> Your instructions
Return the complete listing that follows, with each line reproduced exactly.

> Data shown
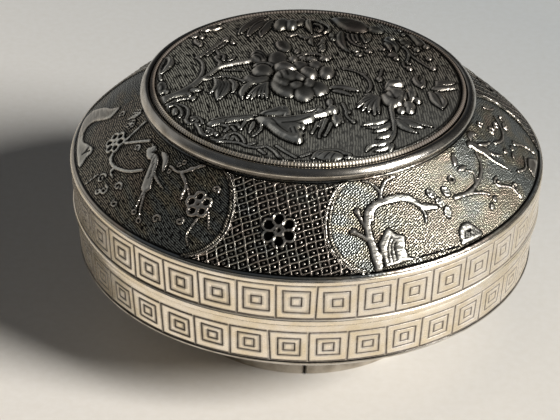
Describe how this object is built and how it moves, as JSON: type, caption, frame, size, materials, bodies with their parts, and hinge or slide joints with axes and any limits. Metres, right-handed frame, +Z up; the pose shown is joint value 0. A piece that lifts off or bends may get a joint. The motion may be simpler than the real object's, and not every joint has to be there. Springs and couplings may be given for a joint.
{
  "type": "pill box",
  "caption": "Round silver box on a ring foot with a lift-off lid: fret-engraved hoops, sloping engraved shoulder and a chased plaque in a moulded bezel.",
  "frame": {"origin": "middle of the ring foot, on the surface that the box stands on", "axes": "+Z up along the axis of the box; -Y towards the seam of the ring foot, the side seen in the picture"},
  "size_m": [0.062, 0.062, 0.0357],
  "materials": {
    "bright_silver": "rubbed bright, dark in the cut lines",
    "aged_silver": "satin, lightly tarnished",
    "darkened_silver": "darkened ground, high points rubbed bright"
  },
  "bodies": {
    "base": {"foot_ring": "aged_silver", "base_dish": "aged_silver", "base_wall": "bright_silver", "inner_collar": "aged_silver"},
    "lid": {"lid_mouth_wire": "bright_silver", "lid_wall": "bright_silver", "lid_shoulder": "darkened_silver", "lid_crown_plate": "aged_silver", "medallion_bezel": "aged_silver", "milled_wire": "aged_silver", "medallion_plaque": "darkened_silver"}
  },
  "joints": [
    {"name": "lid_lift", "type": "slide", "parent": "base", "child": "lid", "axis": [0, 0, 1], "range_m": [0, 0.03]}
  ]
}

> Correct result
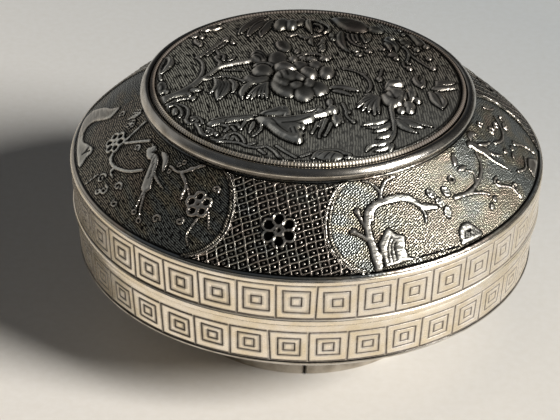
Describe how this object is built and how it moves, as JSON: type, caption, frame, size, materials, bodies with their parts, and hinge or slide joints with axes and any limits. Metres, right-handed frame, +Z up; the pose shown is joint value 0. A piece that lifts off or bends may get a joint. The motion may be simpler than the real object's, and not every joint has to be there. Springs and couplings may be given for a joint.
{
  "type": "pill box",
  "caption": "Round silver box on a ring foot with a lift-off lid: fret-engraved hoops, sloping engraved shoulder and a chased plaque in a moulded bezel.",
  "frame": {"origin": "middle of the ring foot, on the surface that the box stands on", "axes": "+Z up along the axis of the box; -Y towards the seam of the ring foot, the side seen in the picture"},
  "size_m": [0.062, 0.062, 0.0357],
  "materials": {
    "bright_silver": "rubbed bright, dark in the cut lines",
    "aged_silver": "satin, lightly tarnished",
    "darkened_silver": "darkened ground, high points rubbed bright"
  },
  "bodies": {
    "base": {"foot_ring": "aged_silver", "base_dish": "aged_silver", "base_wall": "bright_silver", "inner_collar": "aged_silver"},
    "lid": {"lid_mouth_wire": "bright_silver", "lid_wall": "bright_silver", "lid_shoulder": "darkened_silver", "lid_crown_plate": "aged_silver", "medallion_bezel": "aged_silver", "milled_wire": "aged_silver", "medallion_plaque": "darkened_silver"}
  },
  "joints": [
    {"name": "lid_lift", "type": "slide", "parent": "base", "child": "lid", "axis": [0, 0, 1], "range_m": [0, 0.03]}
  ]
}